The University of Texas at Austin President Gregory Fenves has issued new rules regarding guns on the 40 Acres that has achieved the near impossible goal of making everyone angry. Peaceniks are upset that guns will be allowed in classrooms and other public areas. Dedicated gun owners are upset over being denied the right to pack heat in their dorm rooms. Red completely sympathizes here. Red can hardly count the times when a simple show of basic firepower might have discouraged freeloading dorm mates who felt entitled to yet another hit on the bong before tackling differential equations. If your average college student can’t protect their weed in their own room then we’re on a slippery slope leading to frat boys invading and carrying off every Tequila bottle that isn’t nailed down.
Then there are the curious exceptions. Concealed handguns will be allowed in dorms’ common areas; people who work in the dorms will be able to carry; and family members visiting the dorms will also be allowed to carry. So when confronting that German student who has charmed away one’s girlfriend with promises of endless strudel and a slightly used 5 Series BMW, the showdown will have to take place in the lounge. You won’t be able to pistol whip the little Hun bastard in his bunk bed anymore. The exception for dorm workers makes more sense to Red. Whining about meatloaf Monday will be considered a dangerous proposition and you won’t dare get caught leaving your food tray on the table. Admonitions to police up after yourself will have a new and sinister meaning. A few rounds fired randomly in the air by Lunch Lady will have the cafeteria sporting tables that you can actually eat off of. As for family members, Red fondly remembers his Dad brandishing his 7mm Ruger in one hand and a bottle of Jack Black in the other to the dismay of the RA calling curfew. Dad liked a good party.
Which brings us to the classrooms – where a free fire zone has been declared. Unhappy with old Professor Fannypack calling on you when you haven’t read the assignment. Perhaps a simple pat on the chest indicative of the relative location of your Smith & Wesson .38 Special will be enough for the old fart to move on to a more prepared and less lethal classmate.

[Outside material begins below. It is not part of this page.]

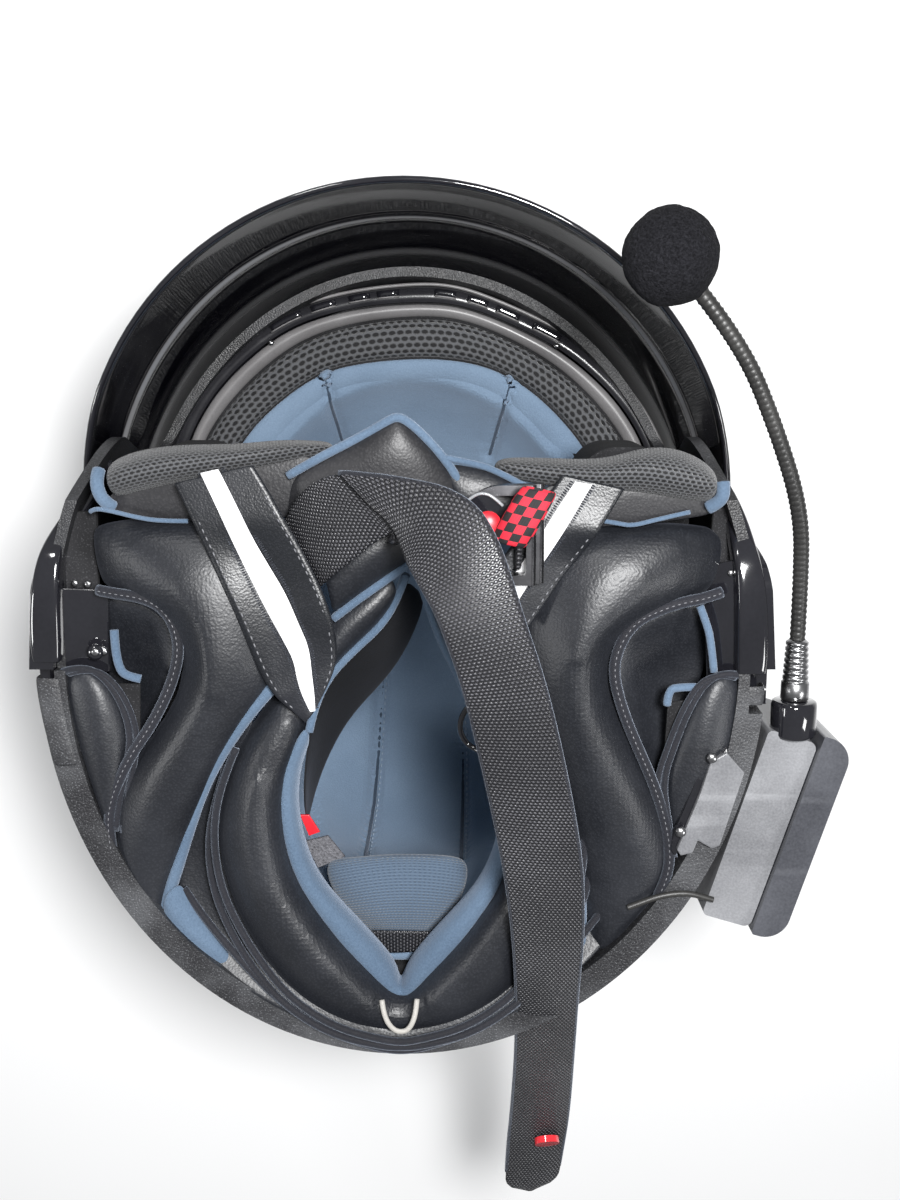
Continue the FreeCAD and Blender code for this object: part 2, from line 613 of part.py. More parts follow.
def speaker(side, sign):
    """A round speaker with a thinner cable boss, flat against the foam."""
    disc = cylinder("speaker_disc_" + side, "17", "5.5",
                    ("%d * (recess_half_width - recess_floor - fit_gap)" % sign, "-4", "speaker_z"),
                    (-sign, 0, 0))
    boss = cylinder("speaker_boss_" + side, "11", "2.5",
                    ("%d * (recess_half_width - recess_floor - fit_gap - 5.5)" % sign, "-4",
                     "speaker_z"), (-sign, 0, 0))
    node("speaker_" + side, fuse("speaker_form_" + side, disc, boss))


speaker("left", 1)
speaker("right", -1)

# Neck roll: a domed padded ring round the back with a V notch

roll_ring = common(
    "roll_ring",
    cut("roll_block", shell_dome("roll_outside", "trim_width - trim_lip + fit_gap", "roll_top_z"),
        box("roll_below", ("-" + REACH, "-" + REACH, "-" + REACH), (REACH, REACH, "foam_rear_z + fit_gap"))),
    ellipsoid("roll_crown", ("shell_half_width * 1.5", "shell_half_length * 1.5", "roll_top_z - 190"),
              ("0", "shell_centre_y", "190")))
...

But when visiting your professor in his office beware. Faculty members who don’t share an office with anyone else can ban guns in their specific areas. Aggrieved students will have to employ more subtle forms of influence to raise grades that seem likely to keep them out of the law school of their choice. Red suggests wresting that bottle of Jack Black out of Dad’s hands and bringing it to your next student-teacher conference.
Meanwhile, the privileged few attending private colleges in Texas have no such worries about when and where they will or will not be allowed to strap one on. Every private college that has spoken out so far has made the decision to opt out of campus carry. Watch out for the Germans.
At least one Dallas area parishioner is incensed about the decision of the Catholic Diocese of Dallas to not allow open or concealed carry in its churches. In fact, incensed enough to cut off tithing to the church and re-direct the money to the NRA. He or she better hope that Wayne LaPierre is standing at the Pearly Gates instead of St. Peter.